***** Dataset content

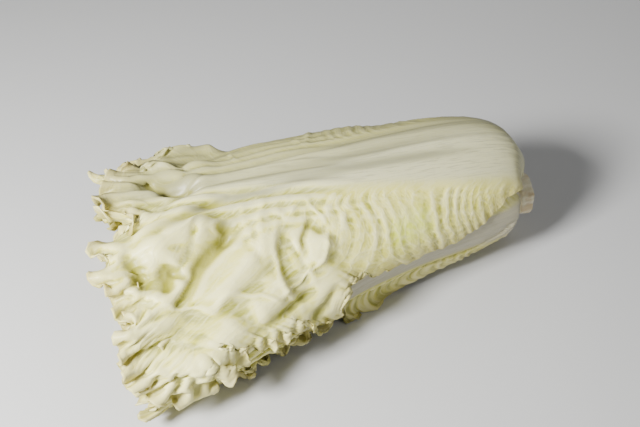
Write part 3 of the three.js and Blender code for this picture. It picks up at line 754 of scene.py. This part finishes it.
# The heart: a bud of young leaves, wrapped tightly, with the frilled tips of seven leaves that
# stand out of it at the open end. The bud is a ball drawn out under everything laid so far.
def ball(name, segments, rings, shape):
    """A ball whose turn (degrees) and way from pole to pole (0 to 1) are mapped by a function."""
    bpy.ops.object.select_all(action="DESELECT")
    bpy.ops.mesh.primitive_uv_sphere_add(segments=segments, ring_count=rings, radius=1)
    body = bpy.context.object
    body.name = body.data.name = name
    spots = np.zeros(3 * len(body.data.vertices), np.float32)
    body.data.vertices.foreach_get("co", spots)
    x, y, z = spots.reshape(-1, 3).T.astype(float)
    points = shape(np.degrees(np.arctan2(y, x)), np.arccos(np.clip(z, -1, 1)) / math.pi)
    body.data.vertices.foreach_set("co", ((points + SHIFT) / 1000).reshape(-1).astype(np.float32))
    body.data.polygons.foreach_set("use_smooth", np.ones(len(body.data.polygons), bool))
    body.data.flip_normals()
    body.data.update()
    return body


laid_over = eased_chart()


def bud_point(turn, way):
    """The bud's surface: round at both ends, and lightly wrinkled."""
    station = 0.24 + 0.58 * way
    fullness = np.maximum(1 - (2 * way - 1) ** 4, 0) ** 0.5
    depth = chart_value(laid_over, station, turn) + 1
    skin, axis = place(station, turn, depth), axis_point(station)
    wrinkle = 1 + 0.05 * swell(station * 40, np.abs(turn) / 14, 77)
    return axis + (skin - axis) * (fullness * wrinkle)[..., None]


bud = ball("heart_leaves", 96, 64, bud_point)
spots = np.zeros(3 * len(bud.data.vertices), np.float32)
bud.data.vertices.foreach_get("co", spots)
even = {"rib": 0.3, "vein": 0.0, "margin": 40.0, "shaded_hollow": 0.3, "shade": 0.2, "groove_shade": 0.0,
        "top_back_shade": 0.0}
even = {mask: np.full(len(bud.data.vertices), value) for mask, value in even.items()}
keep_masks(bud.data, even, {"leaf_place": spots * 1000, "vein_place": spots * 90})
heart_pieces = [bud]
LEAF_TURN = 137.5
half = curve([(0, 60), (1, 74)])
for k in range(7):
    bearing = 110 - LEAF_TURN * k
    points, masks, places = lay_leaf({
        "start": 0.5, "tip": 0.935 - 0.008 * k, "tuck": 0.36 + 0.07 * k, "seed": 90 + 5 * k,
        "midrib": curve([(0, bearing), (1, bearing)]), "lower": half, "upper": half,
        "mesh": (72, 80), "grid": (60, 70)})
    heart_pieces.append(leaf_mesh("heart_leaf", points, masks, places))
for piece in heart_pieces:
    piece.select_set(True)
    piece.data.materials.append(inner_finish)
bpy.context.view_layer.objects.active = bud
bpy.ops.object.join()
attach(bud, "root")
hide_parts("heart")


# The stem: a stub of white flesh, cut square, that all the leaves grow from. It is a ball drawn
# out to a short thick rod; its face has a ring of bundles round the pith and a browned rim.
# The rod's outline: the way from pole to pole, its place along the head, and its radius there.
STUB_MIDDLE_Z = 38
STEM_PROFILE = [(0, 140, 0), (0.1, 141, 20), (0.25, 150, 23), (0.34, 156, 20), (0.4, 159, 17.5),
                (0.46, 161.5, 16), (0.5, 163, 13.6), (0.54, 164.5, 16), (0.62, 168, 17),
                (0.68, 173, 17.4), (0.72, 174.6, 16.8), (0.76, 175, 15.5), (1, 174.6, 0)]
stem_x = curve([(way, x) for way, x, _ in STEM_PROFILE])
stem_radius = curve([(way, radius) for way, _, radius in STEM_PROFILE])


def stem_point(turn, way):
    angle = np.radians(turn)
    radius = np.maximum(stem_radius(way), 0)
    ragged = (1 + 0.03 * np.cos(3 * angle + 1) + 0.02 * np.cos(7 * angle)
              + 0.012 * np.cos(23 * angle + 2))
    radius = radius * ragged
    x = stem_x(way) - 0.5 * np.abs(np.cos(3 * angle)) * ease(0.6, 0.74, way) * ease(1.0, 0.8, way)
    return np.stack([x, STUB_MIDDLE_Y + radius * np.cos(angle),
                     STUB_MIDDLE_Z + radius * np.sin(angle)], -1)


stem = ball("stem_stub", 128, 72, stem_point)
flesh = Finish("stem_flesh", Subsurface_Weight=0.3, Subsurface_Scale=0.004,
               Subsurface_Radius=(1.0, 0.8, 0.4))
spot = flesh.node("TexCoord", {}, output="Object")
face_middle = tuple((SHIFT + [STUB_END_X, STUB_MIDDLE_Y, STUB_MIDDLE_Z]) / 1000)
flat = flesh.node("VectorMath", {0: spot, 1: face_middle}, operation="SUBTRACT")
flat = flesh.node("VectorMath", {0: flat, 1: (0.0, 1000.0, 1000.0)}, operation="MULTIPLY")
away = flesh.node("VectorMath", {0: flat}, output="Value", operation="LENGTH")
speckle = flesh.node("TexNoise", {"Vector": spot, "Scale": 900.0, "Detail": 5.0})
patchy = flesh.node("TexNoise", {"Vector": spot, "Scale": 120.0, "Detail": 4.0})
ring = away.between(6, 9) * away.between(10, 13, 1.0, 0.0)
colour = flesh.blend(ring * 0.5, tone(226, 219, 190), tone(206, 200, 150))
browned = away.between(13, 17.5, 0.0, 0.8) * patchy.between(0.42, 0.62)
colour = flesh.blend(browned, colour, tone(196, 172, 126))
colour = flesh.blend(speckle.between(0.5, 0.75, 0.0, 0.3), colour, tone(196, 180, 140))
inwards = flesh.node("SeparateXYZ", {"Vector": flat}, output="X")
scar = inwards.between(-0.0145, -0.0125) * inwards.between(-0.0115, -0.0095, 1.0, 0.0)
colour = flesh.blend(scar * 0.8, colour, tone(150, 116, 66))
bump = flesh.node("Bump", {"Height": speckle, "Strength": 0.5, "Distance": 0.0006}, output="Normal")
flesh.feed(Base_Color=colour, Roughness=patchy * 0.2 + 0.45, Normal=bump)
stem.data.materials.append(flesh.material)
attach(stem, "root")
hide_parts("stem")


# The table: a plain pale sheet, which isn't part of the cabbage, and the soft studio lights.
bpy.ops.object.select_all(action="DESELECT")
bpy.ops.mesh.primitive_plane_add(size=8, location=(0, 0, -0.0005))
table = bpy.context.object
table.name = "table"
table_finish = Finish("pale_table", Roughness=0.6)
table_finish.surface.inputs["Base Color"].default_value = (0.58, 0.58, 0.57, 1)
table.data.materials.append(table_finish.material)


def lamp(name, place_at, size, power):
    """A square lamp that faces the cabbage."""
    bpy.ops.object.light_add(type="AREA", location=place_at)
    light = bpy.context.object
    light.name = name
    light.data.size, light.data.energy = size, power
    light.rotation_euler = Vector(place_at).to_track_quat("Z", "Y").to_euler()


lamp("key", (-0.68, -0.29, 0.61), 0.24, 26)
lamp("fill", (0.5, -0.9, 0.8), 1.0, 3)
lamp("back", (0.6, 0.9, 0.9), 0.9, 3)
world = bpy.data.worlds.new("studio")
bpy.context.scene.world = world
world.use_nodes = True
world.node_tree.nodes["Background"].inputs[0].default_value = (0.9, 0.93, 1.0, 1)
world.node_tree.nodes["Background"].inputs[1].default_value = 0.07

**********

[Directive] Extract all the material, leaving every line as it is.

[Written response]
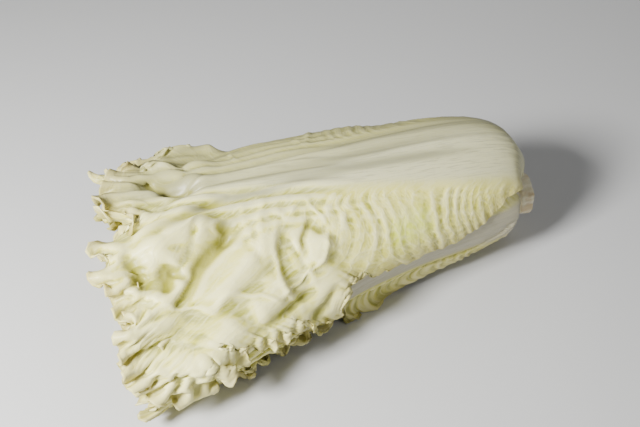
Write part 3 of the three.js and Blender code for this picture. It picks up at line 754 of scene.py. This part finishes it.
# The heart: a bud of young leaves, wrapped tightly, with the frilled tips of seven leaves that
# stand out of it at the open end. The bud is a ball drawn out under everything laid so far.
def ball(name, segments, rings, shape):
    """A ball whose turn (degrees) and way from pole to pole (0 to 1) are mapped by a function."""
    bpy.ops.object.select_all(action="DESELECT")
    bpy.ops.mesh.primitive_uv_sphere_add(segments=segments, ring_count=rings, radius=1)
    body = bpy.context.object
    body.name = body.data.name = name
    spots = np.zeros(3 * len(body.data.vertices), np.float32)
    body.data.vertices.foreach_get("co", spots)
    x, y, z = spots.reshape(-1, 3).T.astype(float)
    points = shape(np.degrees(np.arctan2(y, x)), np.arccos(np.clip(z, -1, 1)) / math.pi)
    body.data.vertices.foreach_set("co", ((points + SHIFT) / 1000).reshape(-1).astype(np.float32))
    body.data.polygons.foreach_set("use_smooth", np.ones(len(body.data.polygons), bool))
    body.data.flip_normals()
    body.data.update()
    return body


laid_over = eased_chart()


def bud_point(turn, way):
    """The bud's surface: round at both ends, and lightly wrinkled."""
    station = 0.24 + 0.58 * way
    fullness = np.maximum(1 - (2 * way - 1) ** 4, 0) ** 0.5
    depth = chart_value(laid_over, station, turn) + 1
    skin, axis = place(station, turn, depth), axis_point(station)
    wrinkle = 1 + 0.05 * swell(station * 40, np.abs(turn) / 14, 77)
    return axis + (skin - axis) * (fullness * wrinkle)[..., None]


bud = ball("heart_leaves", 96, 64, bud_point)
spots = np.zeros(3 * len(bud.data.vertices), np.float32)
bud.data.vertices.foreach_get("co", spots)
even = {"rib": 0.3, "vein": 0.0, "margin": 40.0, "shaded_hollow": 0.3, "shade": 0.2, "groove_shade": 0.0,
        "top_back_shade": 0.0}
even = {mask: np.full(len(bud.data.vertices), value) for mask, value in even.items()}
keep_masks(bud.data, even, {"leaf_place": spots * 1000, "vein_place": spots * 90})
heart_pieces = [bud]
LEAF_TURN = 137.5
half = curve([(0, 60), (1, 74)])
for k in range(7):
    bearing = 110 - LEAF_TURN * k
    points, masks, places = lay_leaf({
        "start": 0.5, "tip": 0.935 - 0.008 * k, "tuck": 0.36 + 0.07 * k, "seed": 90 + 5 * k,
        "midrib": curve([(0, bearing), (1, bearing)]), "lower": half, "upper": half,
        "mesh": (72, 80), "grid": (60, 70)})
    heart_pieces.append(leaf_mesh("heart_leaf", points, masks, places))
for piece in heart_pieces:
    piece.select_set(True)
    piece.data.materials.append(inner_finish)
bpy.context.view_layer.objects.active = bud
bpy.ops.object.join()
attach(bud, "root")
hide_parts("heart")


# The stem: a stub of white flesh, cut square, that all the leaves grow from. It is a ball drawn
# out to a short thick rod; its face has a ring of bundles round the pith and a browned rim.
# The rod's outline: the way from pole to pole, its place along the head, and its radius there.
STUB_MIDDLE_Z = 38
STEM_PROFILE = [(0, 140, 0), (0.1, 141, 20), (0.25, 150, 23), (0.34, 156, 20), (0.4, 159, 17.5),
                (0.46, 161.5, 16), (0.5, 163, 13.6), (0.54, 164.5, 16), (0.62, 168, 17),
                (0.68, 173, 17.4), (0.72, 174.6, 16.8), (0.76, 175, 15.5), (1, 174.6, 0)]
stem_x = curve([(way, x) for way, x, _ in STEM_PROFILE])
stem_radius = curve([(way, radius) for way, _, radius in STEM_PROFILE])


def stem_point(turn, way):
    angle = np.radians(turn)
    radius = np.maximum(stem_radius(way), 0)
    ragged = (1 + 0.03 * np.cos(3 * angle + 1) + 0.02 * np.cos(7 * angle)
              + 0.012 * np.cos(23 * angle + 2))
    radius = radius * ragged
    x = stem_x(way) - 0.5 * np.abs(np.cos(3 * angle)) * ease(0.6, 0.74, way) * ease(1.0, 0.8, way)
    return np.stack([x, STUB_MIDDLE_Y + radius * np.cos(angle),
                     STUB_MIDDLE_Z + radius * np.sin(angle)], -1)


stem = ball("stem_stub", 128, 72, stem_point)
flesh = Finish("stem_flesh", Subsurface_Weight=0.3, Subsurface_Scale=0.004,
               Subsurface_Radius=(1.0, 0.8, 0.4))
spot = flesh.node("TexCoord", {}, output="Object")
face_middle = tuple((SHIFT + [STUB_END_X, STUB_MIDDLE_Y, STUB_MIDDLE_Z]) / 1000)
flat = flesh.node("VectorMath", {0: spot, 1: face_middle}, operation="SUBTRACT")
flat = flesh.node("VectorMath", {0: flat, 1: (0.0, 1000.0, 1000.0)}, operation="MULTIPLY")
away = flesh.node("VectorMath", {0: flat}, output="Value", operation="LENGTH")
speckle = flesh.node("TexNoise", {"Vector": spot, "Scale": 900.0, "Detail": 5.0})
patchy = flesh.node("TexNoise", {"Vector": spot, "Scale": 120.0, "Detail": 4.0})
ring = away.between(6, 9) * away.between(10, 13, 1.0, 0.0)
colour = flesh.blend(ring * 0.5, tone(226, 219, 190), tone(206, 200, 150))
browned = away.between(13, 17.5, 0.0, 0.8) * patchy.between(0.42, 0.62)
colour = flesh.blend(browned, colour, tone(196, 172, 126))
colour = flesh.blend(speckle.between(0.5, 0.75, 0.0, 0.3), colour, tone(196, 180, 140))
inwards = flesh.node("SeparateXYZ", {"Vector": flat}, output="X")
scar = inwards.between(-0.0145, -0.0125) * inwards.between(-0.0115, -0.0095, 1.0, 0.0)
colour = flesh.blend(scar * 0.8, colour, tone(150, 116, 66))
bump = flesh.node("Bump", {"Height": speckle, "Strength": 0.5, "Distance": 0.0006}, output="Normal")
flesh.feed(Base_Color=colour, Roughness=patchy * 0.2 + 0.45, Normal=bump)
stem.data.materials.append(flesh.material)
attach(stem, "root")
hide_parts("stem")


# The table: a plain pale sheet, which isn't part of the cabbage, and the soft studio lights.
bpy.ops.object.select_all(action="DESELECT")
bpy.ops.mesh.primitive_plane_add(size=8, location=(0, 0, -0.0005))
table = bpy.context.object
table.name = "table"
table_finish = Finish("pale_table", Roughness=0.6)
table_finish.surface.inputs["Base Color"].default_value = (0.58, 0.58, 0.57, 1)
table.data.materials.append(table_finish.material)


def lamp(name, place_at, size, power):
    """A square lamp that faces the cabbage."""
    bpy.ops.object.light_add(type="AREA", location=place_at)
    light = bpy.context.object
    light.name = name
    light.data.size, light.data.energy = size, power
    light.rotation_euler = Vector(place_at).to_track_quat("Z", "Y").to_euler()


lamp("key", (-0.68, -0.29, 0.61), 0.24, 26)
lamp("fill", (0.5, -0.9, 0.8), 1.0, 3)
lamp("back", (0.6, 0.9, 0.9), 0.9, 3)
world = bpy.data.worlds.new("studio")
bpy.context.scene.world = world
world.use_nodes = True
world.node_tree.nodes["Background"].inputs[0].default_value = (0.9, 0.93, 1.0, 1)
world.node_tree.nodes["Background"].inputs[1].default_value = 0.07